**What is required:** In the entries that follow, the first line to write out is the one containing "Keep writing the", and the last is the one containing "in imported if". Reproduce that stretch exactly, with nothing before or after it.

**Data shown:**
____

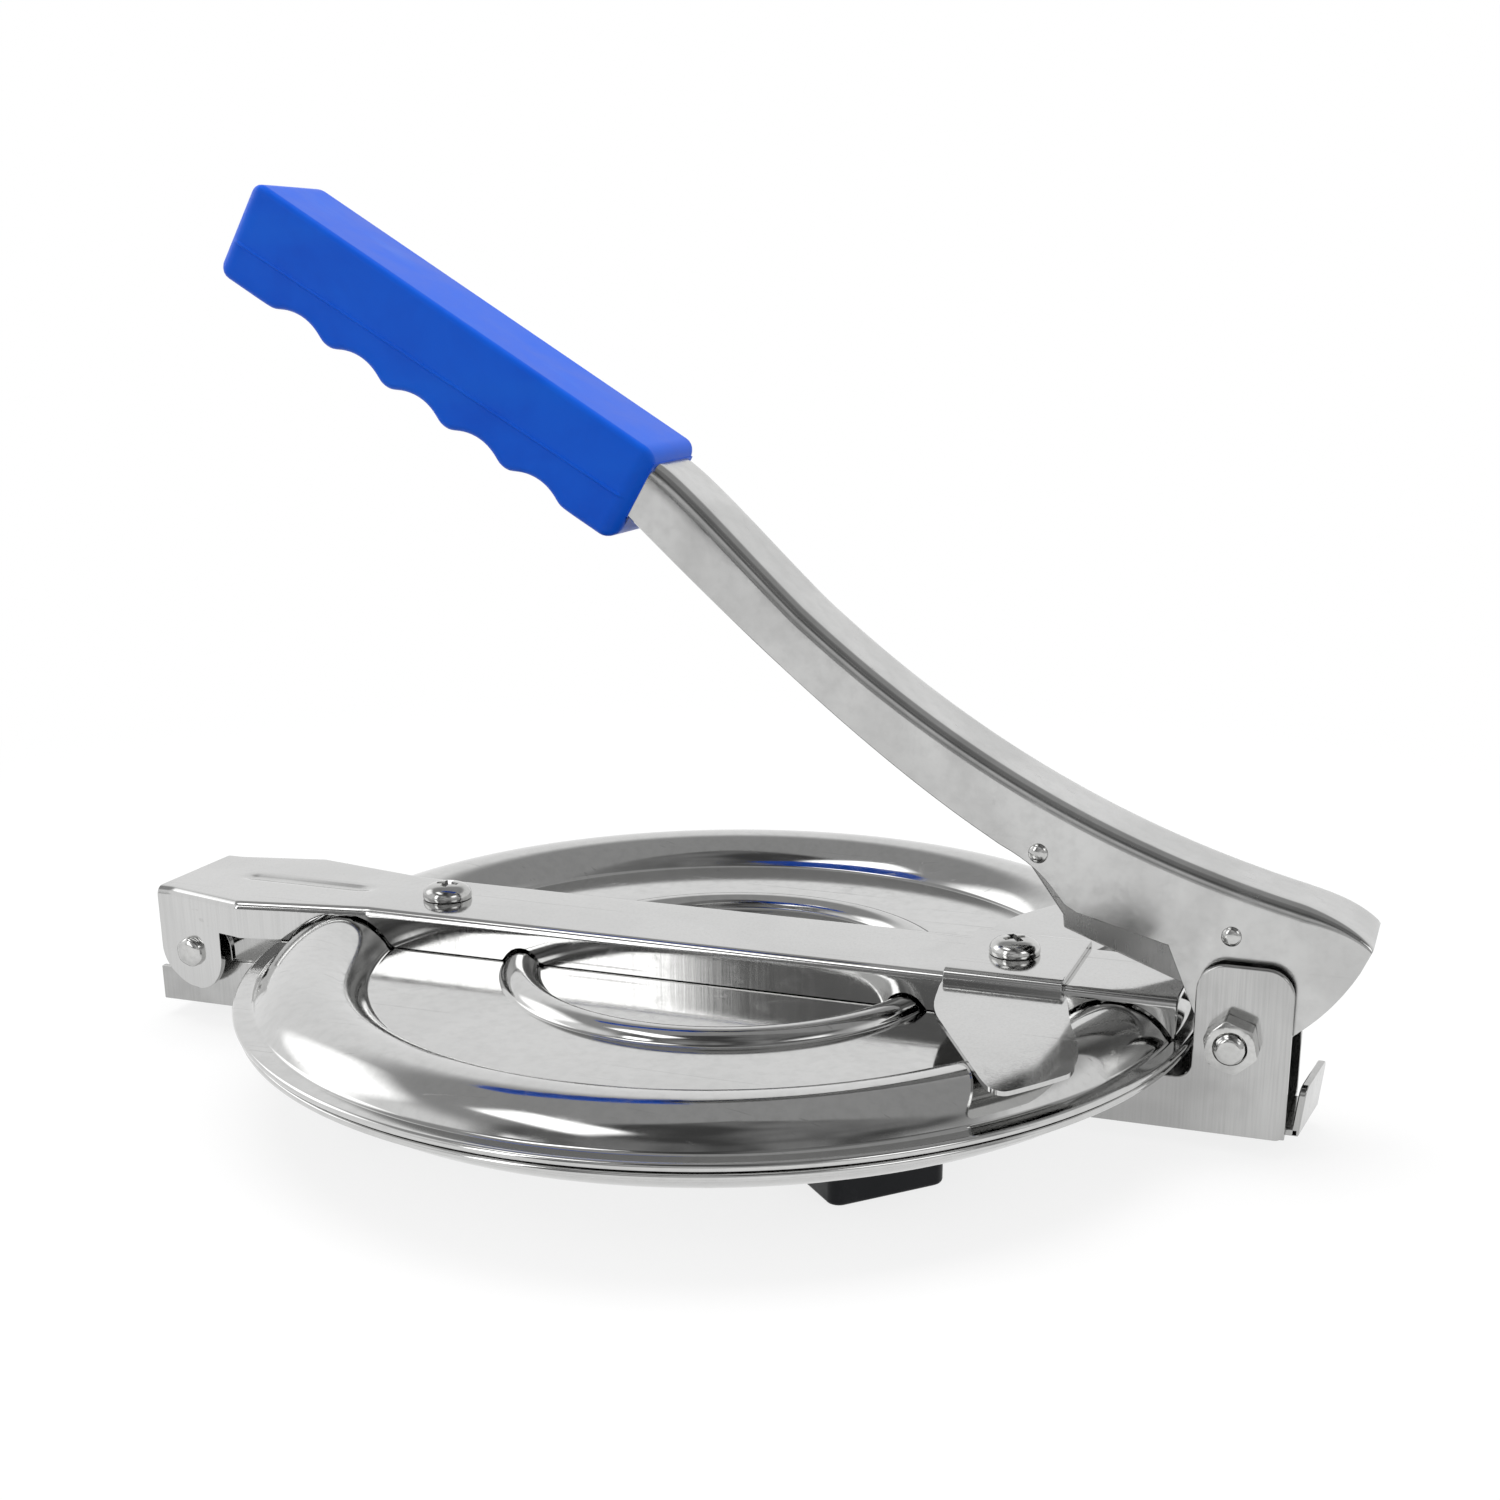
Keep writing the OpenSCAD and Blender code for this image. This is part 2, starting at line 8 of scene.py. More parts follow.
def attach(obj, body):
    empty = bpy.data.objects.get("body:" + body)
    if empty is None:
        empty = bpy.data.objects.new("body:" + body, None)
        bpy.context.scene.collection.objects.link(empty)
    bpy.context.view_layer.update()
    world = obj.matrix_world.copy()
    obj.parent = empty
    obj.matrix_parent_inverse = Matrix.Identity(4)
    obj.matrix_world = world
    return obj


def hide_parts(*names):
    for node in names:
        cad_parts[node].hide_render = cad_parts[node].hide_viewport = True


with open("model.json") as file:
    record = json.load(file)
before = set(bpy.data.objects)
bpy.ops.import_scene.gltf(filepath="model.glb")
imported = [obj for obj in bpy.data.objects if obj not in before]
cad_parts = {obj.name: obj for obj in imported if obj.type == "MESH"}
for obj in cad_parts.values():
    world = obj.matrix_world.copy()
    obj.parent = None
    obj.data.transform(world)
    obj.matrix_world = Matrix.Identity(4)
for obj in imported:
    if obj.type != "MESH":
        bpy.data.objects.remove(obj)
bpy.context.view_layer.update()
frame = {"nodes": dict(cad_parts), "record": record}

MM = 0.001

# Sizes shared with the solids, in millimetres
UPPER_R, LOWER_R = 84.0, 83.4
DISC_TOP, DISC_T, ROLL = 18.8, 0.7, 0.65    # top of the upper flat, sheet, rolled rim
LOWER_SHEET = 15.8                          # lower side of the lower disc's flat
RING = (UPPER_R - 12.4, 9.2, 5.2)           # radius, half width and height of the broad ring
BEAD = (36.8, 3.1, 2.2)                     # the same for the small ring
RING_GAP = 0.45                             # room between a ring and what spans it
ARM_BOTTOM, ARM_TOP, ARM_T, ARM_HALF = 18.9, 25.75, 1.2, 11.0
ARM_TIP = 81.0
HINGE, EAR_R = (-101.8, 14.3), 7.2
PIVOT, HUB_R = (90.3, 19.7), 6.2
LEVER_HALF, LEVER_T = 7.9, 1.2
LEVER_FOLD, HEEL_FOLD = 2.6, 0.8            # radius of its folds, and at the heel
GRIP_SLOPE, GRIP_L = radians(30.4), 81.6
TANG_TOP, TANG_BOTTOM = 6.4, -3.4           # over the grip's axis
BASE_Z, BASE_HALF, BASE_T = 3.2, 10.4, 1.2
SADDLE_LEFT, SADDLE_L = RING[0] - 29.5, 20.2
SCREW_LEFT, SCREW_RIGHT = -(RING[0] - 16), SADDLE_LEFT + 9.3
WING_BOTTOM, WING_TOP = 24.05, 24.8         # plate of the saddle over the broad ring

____

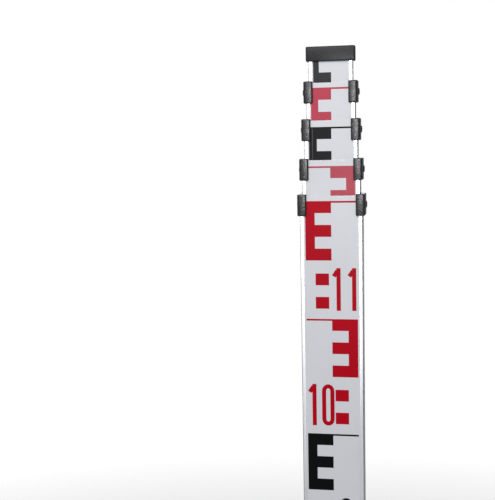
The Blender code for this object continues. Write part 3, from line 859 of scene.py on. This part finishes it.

____

**The completed task:**
Keep writing the OpenSCAD and Blender code for this image. This is part 2, starting at line 8 of scene.py. More parts follow.
def attach(obj, body):
    empty = bpy.data.objects.get("body:" + body)
    if empty is None:
        empty = bpy.data.objects.new("body:" + body, None)
        bpy.context.scene.collection.objects.link(empty)
    bpy.context.view_layer.update()
    world = obj.matrix_world.copy()
    obj.parent = empty
    obj.matrix_parent_inverse = Matrix.Identity(4)
    obj.matrix_world = world
    return obj


def hide_parts(*names):
    for node in names:
        cad_parts[node].hide_render = cad_parts[node].hide_viewport = True


with open("model.json") as file:
    record = json.load(file)
before = set(bpy.data.objects)
bpy.ops.import_scene.gltf(filepath="model.glb")
imported = [obj for obj in bpy.data.objects if obj not in before]
cad_parts = {obj.name: obj for obj in imported if obj.type == "MESH"}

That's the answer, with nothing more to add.